Mudede set the election ball
rolling by opening the voters' roll on Monday for inspection for 14 days.
But few turned up to check if they were registered, at least in urban areas,
because Mudede only advertised the exercise in two state newspapers that
only a minority in towns can afford to buy. No postal votes are allowed
except for security services on election duty, and permanent residents have
been deprived of their constitutionally guaranteed right to vote. Priscilla
Misihairabwi, an MDC MP, laughed in exasperation this week recalling her
eight-day slog to get a copy of the voters' roll for her constituency in
Harare. Welshman Ncube, the MDC secretary-general, a Bulawayo MP, and Paul
Themba Nyathi, the party spokesperson and MP for Gwanda, asked her to pick
up voters' rolls for their constituencies but she was told they had to
personally collect. Thoko Khupe, MDC MP for Zimbabwe's oldest township,
Makakoba, in Bulawayo, who has seen much of her constituency erased from the
map this election, lamented that she no longer knows who her constituents
are because she was told she can't buy a voters' roll in Bulawayo. The
voters' roll exists on two CDs but Mudede won't let opposition parties have
copies. He says the national roll is available only on printouts that would
fill a small shed and cost R12 000 per copy or the equivalent of the annual
salary of an MP.
So what will the new Zimbabwe Election Commission
do?
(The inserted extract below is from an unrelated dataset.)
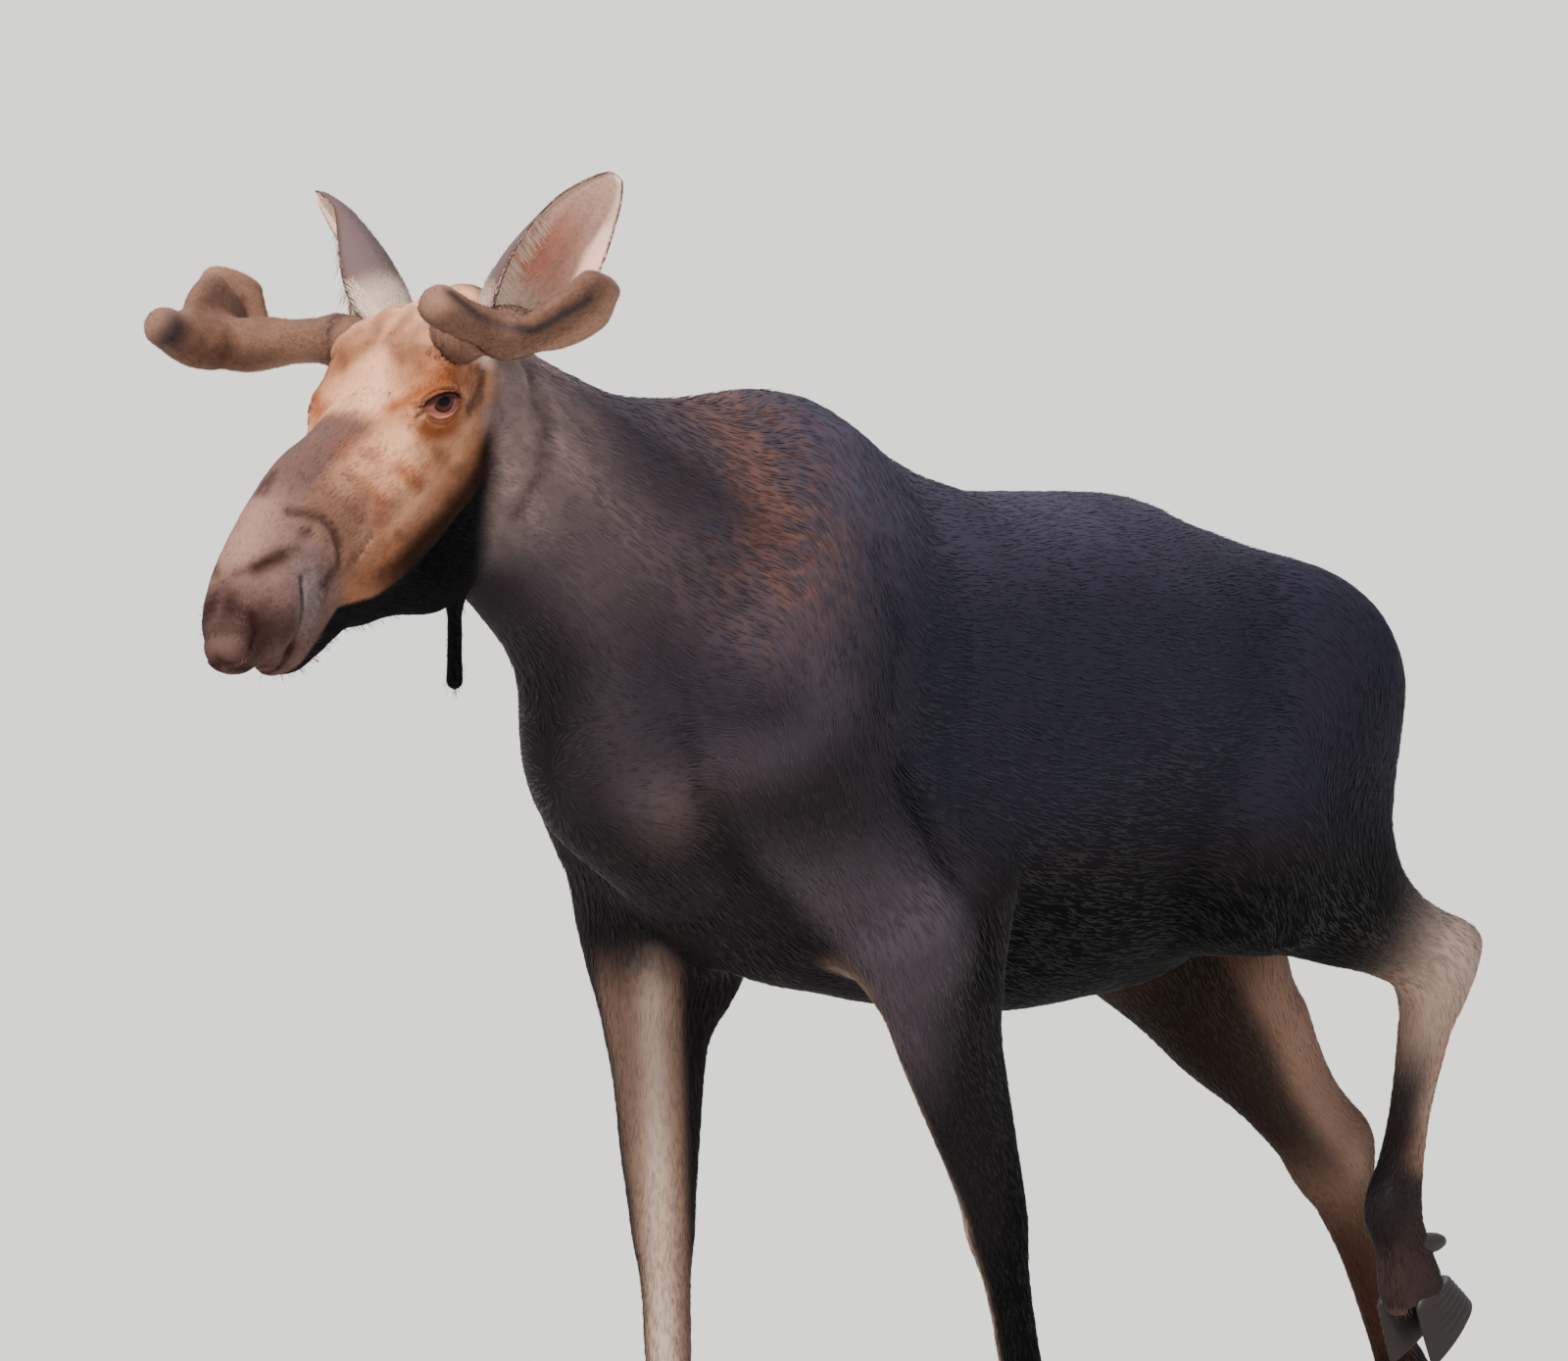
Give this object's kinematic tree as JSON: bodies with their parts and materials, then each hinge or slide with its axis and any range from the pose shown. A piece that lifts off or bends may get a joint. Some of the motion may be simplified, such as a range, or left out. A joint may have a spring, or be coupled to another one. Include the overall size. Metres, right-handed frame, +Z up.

Well, it is supposed to supervise the voters' roll but that has already
been done by the registrar-general. It has powers to design ballot papers
and boxes, and conduct voter education. It only has 32 days left before
nomination courts if elections are going to be held before the end of March,
as expected, and it has neither offices nor staff. It can "supervise"
elections, but that role is already assigned to the Electoral Supervisory
Commission. The new commission will have no powers over observers or
monitors as they will be selected by the Electoral Supervisory Commission,
and invitations to foreign observers will be made by a committee appointed
by Mugabe and a small cabinet committee. Which of the commissions - if
either - will prevail? In theory the original one - the Electoral
Supervisory Commission - as it is protected by the constitution, but the
constitution is regularly ignored. However, Chinamasa said on Thursday the
old commission will "monitor" the new one. A new Electoral Act emerged in
the frenzy of new legislation late last year that was also signed into law
by Mugabe last week. A significant difference from the previous Act is that
the military can now legally do what it did covertly in the presidential
election three years ago - run the elections. The new Act allows military,
police and prison officers, and thousands of youth militia at present being
inducted into the security services to run both voting and counting at 6 000
polling stations which, for financial reasons, will largely be unattended by
opposition parties. The military recruited to run the elections will be
answerable to the original Electoral Supervisory Commission, not the new
one. And voting will now take place on one day instead of two.